=== REQUIREMENT ===
Write out, precisely and in full, each line of the material.

___

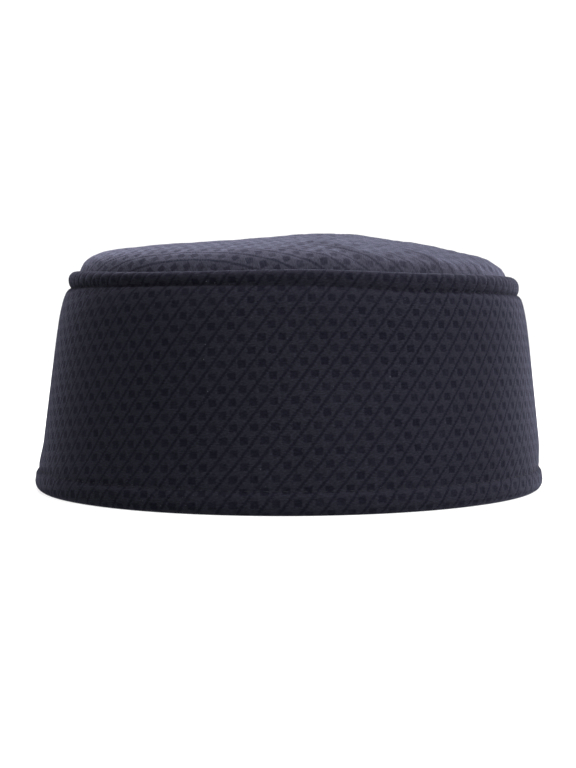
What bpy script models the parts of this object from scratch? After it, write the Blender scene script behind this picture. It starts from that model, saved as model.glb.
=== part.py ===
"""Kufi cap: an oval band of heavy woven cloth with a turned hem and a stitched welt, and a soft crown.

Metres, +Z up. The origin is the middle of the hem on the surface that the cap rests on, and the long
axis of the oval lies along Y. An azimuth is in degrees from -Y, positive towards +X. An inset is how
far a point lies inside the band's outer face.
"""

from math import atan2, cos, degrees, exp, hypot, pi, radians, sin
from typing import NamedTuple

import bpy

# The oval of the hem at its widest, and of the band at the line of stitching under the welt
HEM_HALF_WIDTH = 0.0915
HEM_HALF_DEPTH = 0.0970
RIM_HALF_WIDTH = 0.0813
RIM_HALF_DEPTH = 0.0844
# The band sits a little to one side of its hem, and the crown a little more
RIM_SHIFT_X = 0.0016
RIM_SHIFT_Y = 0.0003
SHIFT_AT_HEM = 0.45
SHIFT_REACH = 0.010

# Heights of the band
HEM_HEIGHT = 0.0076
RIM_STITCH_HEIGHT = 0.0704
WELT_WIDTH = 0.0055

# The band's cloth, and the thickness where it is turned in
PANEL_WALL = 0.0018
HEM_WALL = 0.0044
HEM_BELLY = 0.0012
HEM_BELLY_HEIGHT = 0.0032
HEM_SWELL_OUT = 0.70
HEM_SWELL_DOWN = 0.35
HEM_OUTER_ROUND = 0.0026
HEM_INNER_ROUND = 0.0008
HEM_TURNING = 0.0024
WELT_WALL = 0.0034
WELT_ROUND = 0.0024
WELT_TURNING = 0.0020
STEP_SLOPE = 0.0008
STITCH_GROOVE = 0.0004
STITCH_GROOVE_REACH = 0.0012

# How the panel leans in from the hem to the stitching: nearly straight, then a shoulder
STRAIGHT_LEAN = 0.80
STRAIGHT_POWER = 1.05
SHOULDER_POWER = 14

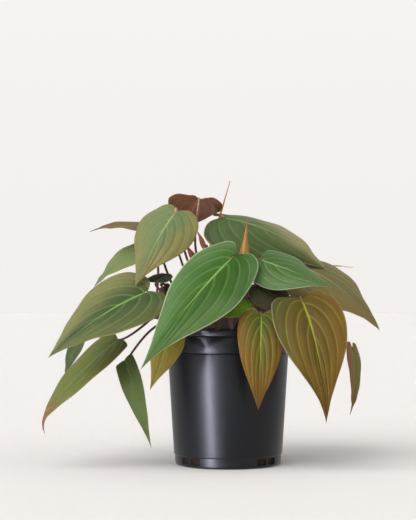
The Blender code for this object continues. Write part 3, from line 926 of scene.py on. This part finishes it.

___

=== THE RESPONSE ===
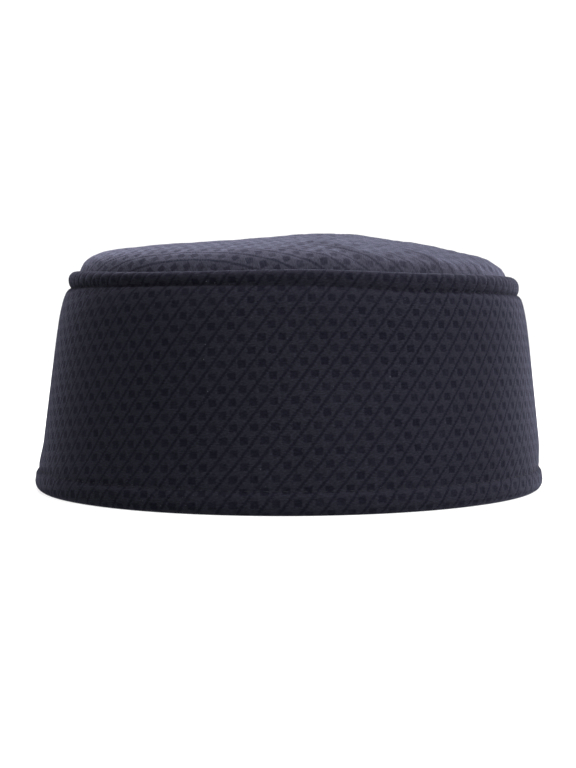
What bpy script models the parts of this object from scratch? After it, write the Blender scene script behind this picture. It starts from that model, saved as model.glb.
=== part.py ===
"""Kufi cap: an oval band of heavy woven cloth with a turned hem and a stitched welt, and a soft crown.

Metres, +Z up. The origin is the middle of the hem on the surface that the cap rests on, and the long
axis of the oval lies along Y. An azimuth is in degrees from -Y, positive towards +X. An inset is how
far a point lies inside the band's outer face.
"""

from math import atan2, cos, degrees, exp, hypot, pi, radians, sin
from typing import NamedTuple

import bpy

# The oval of the hem at its widest, and of the band at the line of stitching under the welt
HEM_HALF_WIDTH = 0.0915
HEM_HALF_DEPTH = 0.0970
RIM_HALF_WIDTH = 0.0813
RIM_HALF_DEPTH = 0.0844
# The band sits a little to one side of its hem, and the crown a little more
RIM_SHIFT_X = 0.0016
RIM_SHIFT_Y = 0.0003
SHIFT_AT_HEM = 0.45
SHIFT_REACH = 0.010

# Heights of the band
HEM_HEIGHT = 0.0076
RIM_STITCH_HEIGHT = 0.0704
WELT_WIDTH = 0.0055

# The band's cloth, and the thickness where it is turned in
PANEL_WALL = 0.0018
HEM_WALL = 0.0044
HEM_BELLY = 0.0012
HEM_BELLY_HEIGHT = 0.0032
HEM_SWELL_OUT = 0.70
HEM_SWELL_DOWN = 0.35
HEM_OUTER_ROUND = 0.0026
HEM_INNER_ROUND = 0.0008
HEM_TURNING = 0.0024
WELT_WALL = 0.0034
WELT_ROUND = 0.0024
WELT_TURNING = 0.0020
STEP_SLOPE = 0.0008
STITCH_GROOVE = 0.0004
STITCH_GROOVE_REACH = 0.0012

# How the panel leans in from the hem to the stitching: nearly straight, then a shoulder
STRAIGHT_LEAN = 0.80
STRAIGHT_POWER = 1.05
SHOULDER_POWER = 14

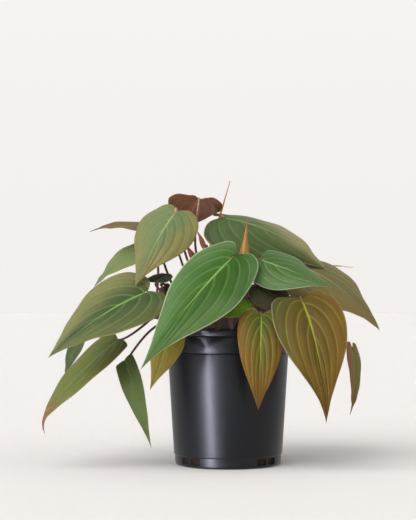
The Blender code for this object continues. Write part 3, from line 926 of scene.py on. This part finishes it.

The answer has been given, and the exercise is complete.